Goosen also finished down the field at Pearl Valley last year, though in fairness that came in the middle of his worst run of form this century. During the ten months between the 2007 Masters and 2008 WGC event at Doral, the dual former US Open champion failed to make a single top-10. Since then, he’s still been some way below his Major-winning best but there have been some signs of life. 4th place in another WGC event at Bridgestone was top-class and he hit arguably the round of the year on the opening day of the British Open at Birkdale.
 
Recently, Goosen has been mopping up smaller prizes around the world, winning his last strokeplay event in Malaysia as well as a lucrative skins event in the Middle-East. This is obviously much, much harder but Goosen has always been a good player of tough golf courses, and 18/1 represents a solid each-way bet to land his third Open title.
 
Typically for a player who has done me very few favours over the years, Clark chose last week to land his first win in over three years, after I’d backed him in consecutive Australian events without much return. No doubt he is a man in form, but is hard to fancy for back-to-back titles having so frequently blown winning chances in the past. Add in possible jetlag, plus long-term injury worries that can make playing four consecutive weeks a struggle, and we have plenty of reasons to avoid Clark.
 
Immelman on the other hand must come into the reckoning in his home state. He missed the event last year with injury, but boasts a fine previous record in his national Open.
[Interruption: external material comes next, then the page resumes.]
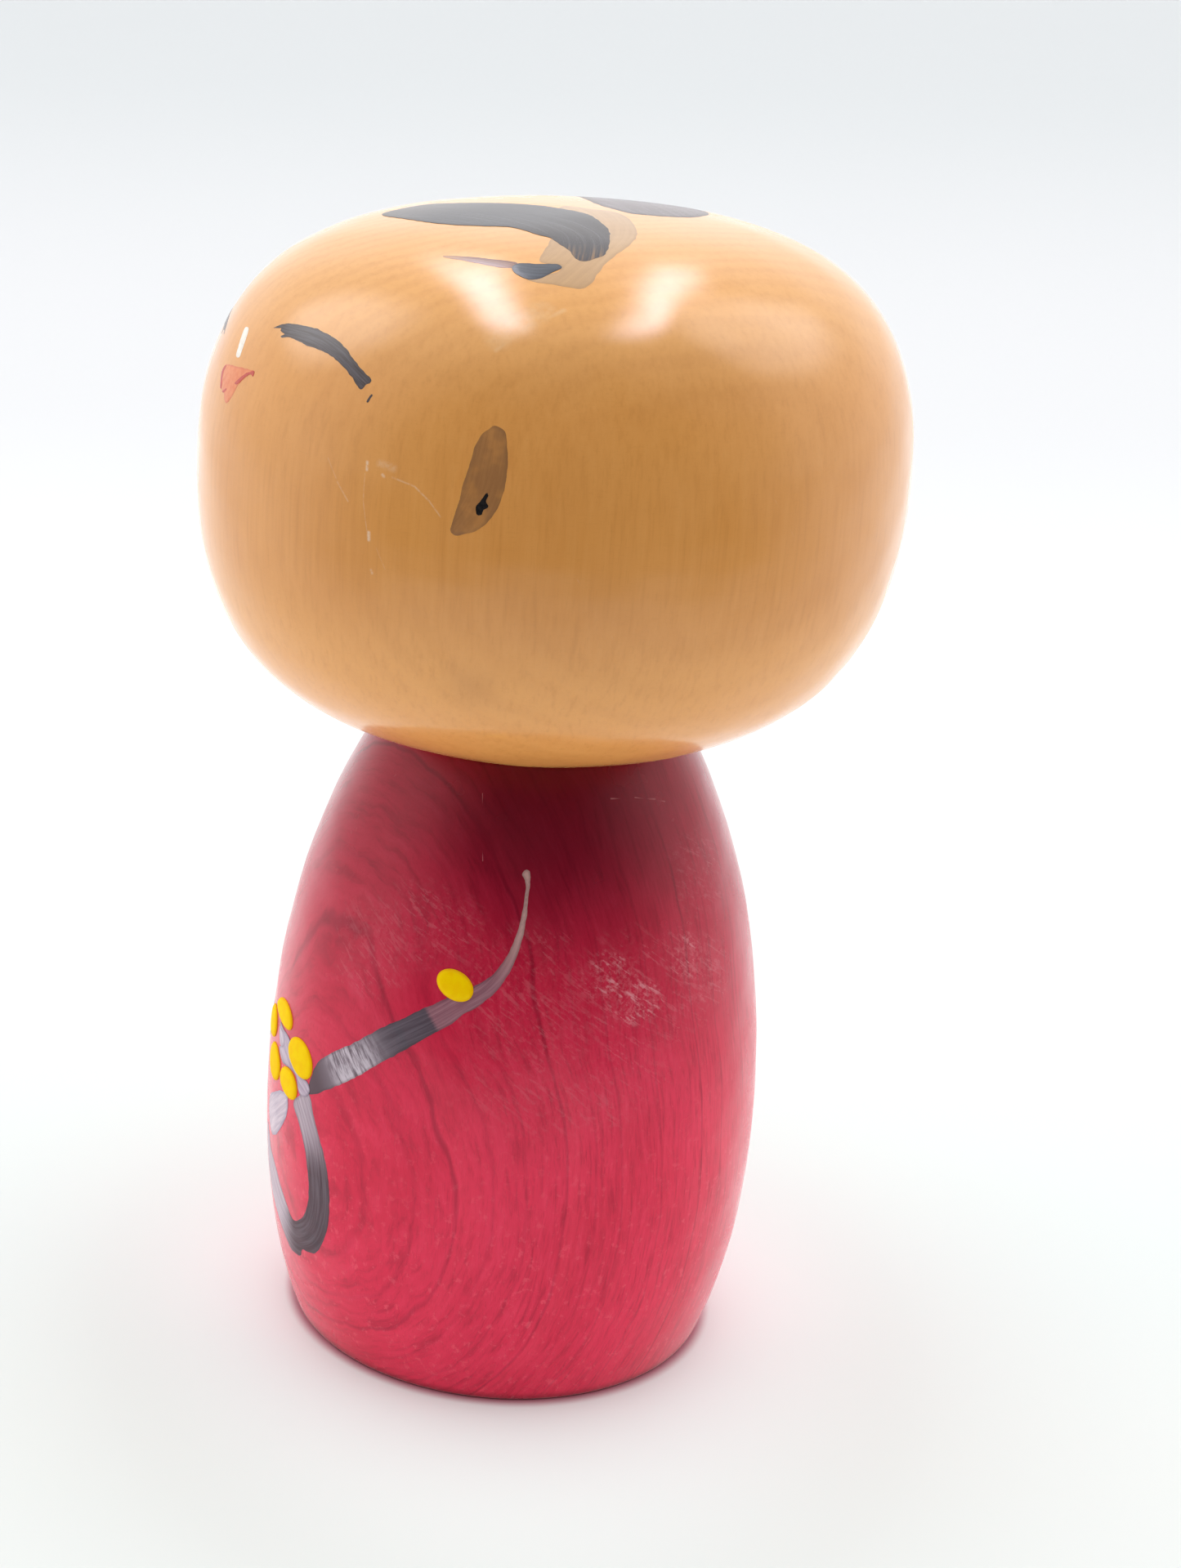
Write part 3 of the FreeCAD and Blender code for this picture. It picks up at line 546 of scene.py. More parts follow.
PETALS = [[(-100.65, 32.75), (-95.46, 34.98), (-90.32, 36.58),
           (-86.84, 36.94), (-85.94, 35.37), (-86.81, 33.49),
           (-89.91, 30.95), (-94.5, 28.66), (-97.33, 28.3),
           (-100.53, 29.85)],
          [(-96.18, 44.61), (-93.87, 44.77), (-91.67, 44.12),
           (-91.38, 43.13), (-92.63, 42.42), (-94.57, 42.57)]]
KNOT = [(-95.93, 45.3), (-92.28, 45.03), (-88.3, 44.71), (-86.61, 43.17),
        (-84.04, 42.17), (-80.6, 41.39), (-77.71, 41.22), (-76.41, 40.33),
        (-78.03, 39.01), (-80.67, 38.93), (-82.99, 40.77), (-86.58, 41.04),
        (-91.34, 40.67), (-94.71, 41.92), (-91.8, 43.01), (-91.76, 44.26),
        (-95.37, 44.67)]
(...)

In five attempts since 2003, he’s won twice and finished runner-up, strongly confirming the suspicion that he is a better player in home conditions. On the downside, Immelman has only played well sporadically since winning the Masters, but his greens in regulation stats did improve markedly towards the end of the season. The return to the Western Cape, scene of both his previous Open titles, could be just the required spark.
 
Richard Sterne, Justin Rose, Charl Schwartzel and Rory Sabbatini are the other big-names in attendance. After Sunday’s win, Sterne warrants plenty of respect even if his odds are plenty short enough given the much stronger field, and the difficulty faced by anyone trying to win back-to-back. Its very hard to make a case for Rose though on his dire 2008 form. Sabbatini, Schwartzel, and Leopard Creek runner-up Johan Edfors for that matter, are generally seen to best effect on easier, low-scoring courses.